DIRECTIONS => Please print all of the material below, word for word.

GIVEN DATA =>
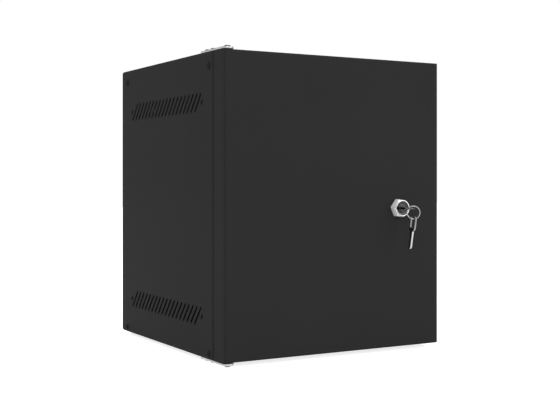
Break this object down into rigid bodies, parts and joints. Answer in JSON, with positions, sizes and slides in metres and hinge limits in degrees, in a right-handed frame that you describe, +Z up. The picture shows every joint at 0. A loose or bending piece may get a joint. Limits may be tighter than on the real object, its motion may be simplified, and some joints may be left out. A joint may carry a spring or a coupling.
{
  "type": "wall mount network cabinet",
  "caption": "Wall mount network cabinet for 10 inch equipment: folded steel body with vented sides, pivot-hung lockable steel door, rack rails, cam lock with keys on a ring.",
  "frame": {"origin": "centre of the four wall fixing holes, on the wall plane behind the rear panel", "axes": "+Z up, +Y from the door into the wall, +X to the right for someone who faces the door"},
  "size_m": [0.2844, 0.3418, 0.3434],
  "materials": {
    "powder_coat": "fine matt black powder coat",
    "zinc_steel": "bright zinc plate",
    "black_steel": "black zinc, satin",
    "lock_chrome": "bright chrome plate",
    "key_nickel": "nickel-plated, lightly brushed",
    "bumper_rubber": "matt rubber",
    "bush_nylon": "moulded nylon"
  },
  "bodies": {
    "cabinet": {"left_side_panel": "powder_coat", "right_side_panel": "powder_coat", "top_panel": "powder_coat", "bottom_panel": "powder_coat", "rear_panel": "powder_coat", "top_cable_cover": "powder_coat", "bottom_cable_cover": "powder_coat", "left_rail": "powder_coat", "right_rail": "powder_coat", "hinge_plate_top": "zinc_steel", "hinge_plate_bottom": "zinc_steel", "hinge_pin_top": "black_steel", "hinge_pin_bottom": "black_steel", "left_side_screws": "black_steel", "right_side_screws": "black_steel", "rear_screws": "black_steel", "rail_screws": "black_steel", "cable_cover_screws": "black_steel", "hinge_plate_screws": "black_steel", "rail_nuts": "black_steel", "door_bumpers": "bumper_rubber", "earth_stud_body": "zinc_steel", "earth_nuts_body": "zinc_steel"},
    "door": {"door_panel": "powder_coat", "hinge_bush_top": "bush_nylon", "hinge_bush_bottom": "bush_nylon", "lock_housing": "lock_chrome", "lock_washer": "zinc_steel", "lock_nut": "zinc_steel", "earth_stud_door": "zinc_steel", "earth_nuts_door": "zinc_steel"},
    "lock_plug": {"lock_cylinder": "lock_chrome", "lock_cam": "zinc_steel", "cam_nut": "zinc_steel"},
    "key": {"key_in_lock": "key_nickel"},
    "ring": {"key_ring": "lock_chrome"},
    "spare": {"spare_key": "key_nickel"}
  },
  "joints": [
    {"name": "door_hinge", "type": "hinge", "parent": "cabinet", "child": "door", "pos_m": [-0.1335, -0.3038, 0], "axis": [0, 0, -1], "range_deg": [0, 180]},
    {"name": "lock_turn", "type": "hinge", "parent": "door", "child": "lock_plug", "pos_m": [0.083, -0.31, -0.0052], "axis": [0, -1, 0], "range_deg": [0, 90]},
    {"name": "key_slide", "type": "slide", "parent": "lock_plug", "child": "key", "axis": [0, -1, 0], "range_m": [0, 0.022]},
    {"name": "ring_swing", "type": "hinge", "parent": "key", "child": "ring", "pos_m": [0.0868, -0.3348, -0.00245], "axis": [0.8508, -0.5255, 0], "range_deg": [-8, 12]},
    {"name": "spare_swing", "type": "hinge", "parent": "ring", "child": "spare", "pos_m": [0.0868, -0.3348, -0.01715], "axis": [0.8508, -0.5255, 0], "range_deg": [-20, 10]}
  ]
}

FINAL ANSWER =>
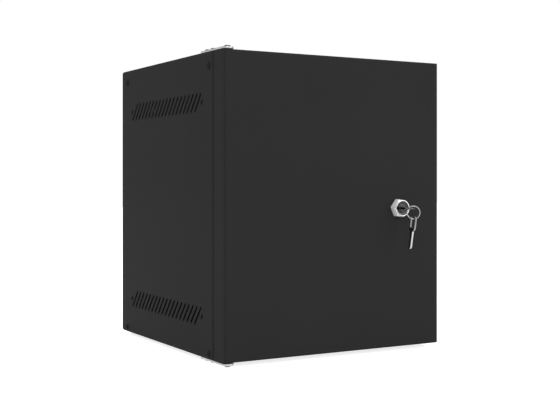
Break this object down into rigid bodies, parts and joints. Answer in JSON, with positions, sizes and slides in metres and hinge limits in degrees, in a right-handed frame that you describe, +Z up. The picture shows every joint at 0. A loose or bending piece may get a joint. Limits may be tighter than on the real object, its motion may be simplified, and some joints may be left out. A joint may carry a spring or a coupling.
{
  "type": "wall mount network cabinet",
  "caption": "Wall mount network cabinet for 10 inch equipment: folded steel body with vented sides, pivot-hung lockable steel door, rack rails, cam lock with keys on a ring.",
  "frame": {"origin": "centre of the four wall fixing holes, on the wall plane behind the rear panel", "axes": "+Z up, +Y from the door into the wall, +X to the right for someone who faces the door"},
  "size_m": [0.2844, 0.3418, 0.3434],
  "materials": {
    "powder_coat": "fine matt black powder coat",
    "zinc_steel": "bright zinc plate",
    "black_steel": "black zinc, satin",
    "lock_chrome": "bright chrome plate",
    "key_nickel": "nickel-plated, lightly brushed",
    "bumper_rubber": "matt rubber",
    "bush_nylon": "moulded nylon"
  },
  "bodies": {
    "cabinet": {"left_side_panel": "powder_coat", "right_side_panel": "powder_coat", "top_panel": "powder_coat", "bottom_panel": "powder_coat", "rear_panel": "powder_coat", "top_cable_cover": "powder_coat", "bottom_cable_cover": "powder_coat", "left_rail": "powder_coat", "right_rail": "powder_coat", "hinge_plate_top": "zinc_steel", "hinge_plate_bottom": "zinc_steel", "hinge_pin_top": "black_steel", "hinge_pin_bottom": "black_steel", "left_side_screws": "black_steel", "right_side_screws": "black_steel", "rear_screws": "black_steel", "rail_screws": "black_steel", "cable_cover_screws": "black_steel", "hinge_plate_screws": "black_steel", "rail_nuts": "black_steel", "door_bumpers": "bumper_rubber", "earth_stud_body": "zinc_steel", "earth_nuts_body": "zinc_steel"},
    "door": {"door_panel": "powder_coat", "hinge_bush_top": "bush_nylon", "hinge_bush_bottom": "bush_nylon", "lock_housing": "lock_chrome", "lock_washer": "zinc_steel", "lock_nut": "zinc_steel", "earth_stud_door": "zinc_steel", "earth_nuts_door": "zinc_steel"},
    "lock_plug": {"lock_cylinder": "lock_chrome", "lock_cam": "zinc_steel", "cam_nut": "zinc_steel"},
    "key": {"key_in_lock": "key_nickel"},
    "ring": {"key_ring": "lock_chrome"},
    "spare": {"spare_key": "key_nickel"}
  },
  "joints": [
    {"name": "door_hinge", "type": "hinge", "parent": "cabinet", "child": "door", "pos_m": [-0.1335, -0.3038, 0], "axis": [0, 0, -1], "range_deg": [0, 180]},
    {"name": "lock_turn", "type": "hinge", "parent": "door", "child": "lock_plug", "pos_m": [0.083, -0.31, -0.0052], "axis": [0, -1, 0], "range_deg": [0, 90]},
    {"name": "key_slide", "type": "slide", "parent": "lock_plug", "child": "key", "axis": [0, -1, 0], "range_m": [0, 0.022]},
    {"name": "ring_swing", "type": "hinge", "parent": "key", "child": "ring", "pos_m": [0.0868, -0.3348, -0.00245], "axis": [0.8508, -0.5255, 0], "range_deg": [-8, 12]},
    {"name": "spare_swing", "type": "hinge", "parent": "ring", "child": "spare", "pos_m": [0.0868, -0.3348, -0.01715], "axis": [0.8508, -0.5255, 0], "range_deg": [-20, 10]}
  ]
}